The loan terms for farm storage microloans are shorter than larger loans – 3, 5, and 7 years, depending on the amount of the loan. The other loan terms remain the same as other larger farm storage loans. Check out our Grassroots Guide for more details on additional loan requirements.
Continued Improvements to Farm Storage Loans
In the past two years, FSA has made several significant changes to the program to in an attempt to reach more farmers – especially those farmers growing fruits and vegetables and those serving local markets.
For example, in 2014, FSA expanded the program to make packing sheds eligible for financing. This is where fruits and vegetables are washed, sorted, graded, labeled, boxed up, and stored before they head to market.
And in 2015, FSA expanded program eligibility to unprocessed meat and poultry, eggs, milk, cheese, butter, yogurt, flowers, hops, rye, and aquaculture – products previously not included in the FSFL program. The agency also started to coordinate the storage loan program with other federal farm credit programs, so farmers can put together loan packages more easily to cover a wider range of financing needs.

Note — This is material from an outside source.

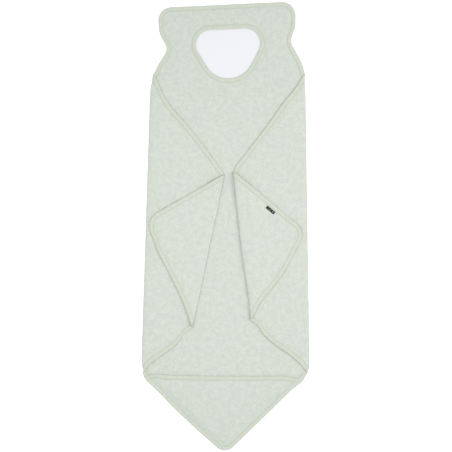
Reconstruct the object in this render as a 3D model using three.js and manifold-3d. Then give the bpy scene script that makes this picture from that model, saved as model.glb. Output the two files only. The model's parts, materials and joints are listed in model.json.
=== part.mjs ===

Those earlier changes did not require a change in federal regulations, but the change announced today to cover mobile structure, equipment, and vehicles and to create a “microloan” option needed to go through the rulemaking process, and hence took a bit longer to bring online.
Visit NSAC’s Grassroots Guide to learn more about loan purposes, eligible commodities, and how to apply.
NSAC issued a press release this morning, stating our support for these recent program changes and applauding FSA for this additional expansion of the program to cover the needs of additional farmers and to help make the program more relevant to local and regional food markets. NSAC has been working with FSA to make these changes to serve the needs of a more diverse range of farm businesses, and we are very pleased with the results.
Coupled with the changes from the past two years, today’s announced expansion of the program will help farmers keep food safe, facilitate new markets, and better serve the expanding customer base for healthy, local and regional food.